The good folks over at gameplaywright have started up a little blog carnival to support The Bones. I decided to add my own thoughts to the mix.
Sit down at a table with all your dice. Spread them out so you can see them all. Take some time to really get a good look at your dice. Don’t be afraid to pick them up or give them a nostalgic roll. Call to mind sessions or circumstances where individual dice had something important to say to you.
Now go through your dice, and pull out every die that doesn’t have a story. They might be dice that you’ve never rolled, or dice you haven’t rolled in too long, or dice that you roll all the time that never leave any kind of impression. Take all those dice with no history, no meaning, no story, and put them into one big coffee can.
Then walk into your nearest FLGS on a Saturday, identify the youngest and most impressionable gamer in the store, and hand him a coffee can full of dice. Those dice now have a story – one he will tell to his friends, one he will remember for years. And this is before he ever even rolls one.

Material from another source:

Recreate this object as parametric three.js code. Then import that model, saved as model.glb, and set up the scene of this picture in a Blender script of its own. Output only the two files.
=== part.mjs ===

We know there’s nothing mysterious about dice. They are injection molded blobs of plastic, mass-produced by machines build specifically for this purpose. The plastic isn’t special – the same plastic is used in toy parts, cheap souvenirs, and knickknacks. The machines were not invented by wizards. They are not run by elves. There is no magic in the process at any stage. Yet in your dice collection there are probably dice you prefer to roll, maybe for reasons you can’t fully explain. Where did your dice get their power?
It’s from the stories. That critical success at the climax of the game. The night of epic, repeated failures. The big showdown where everything went right. The time you threw your dice across the room in frustration. The one you had to replace after the dog got into your dice bag. Most of these things are incidents of pure chance. But when they happen, the die takes on a meaning and shape that it lacked before. It’s no longer a blog of mass produced plastic. It’s the Giant Killer. It’s the Cursed Twenty. It’s Old Reliable. It’s a reminder to temper your frustrations. It’s the lead-in line to a story when someone asks why one of your dice is mismatched.
Look at the dice that you have left. Reminisce about the stories they tell. Then set those dice aside. They have stories that have been told. Go buy some new dice, and give them new stories. You’ll find it’s much like playing a new character. In the beginning, your new dice will feel strange and unfamiliar in your hand. But during one gaming session, when you least expect it, something will happen that will give these dice a story. It might not be a good story – it could be the story of how your favorite character died performing the simplest of tasks. It could also be the story of how your new dice helped you hold off the forces of evil with nothing but a broken bow and a bad attitude.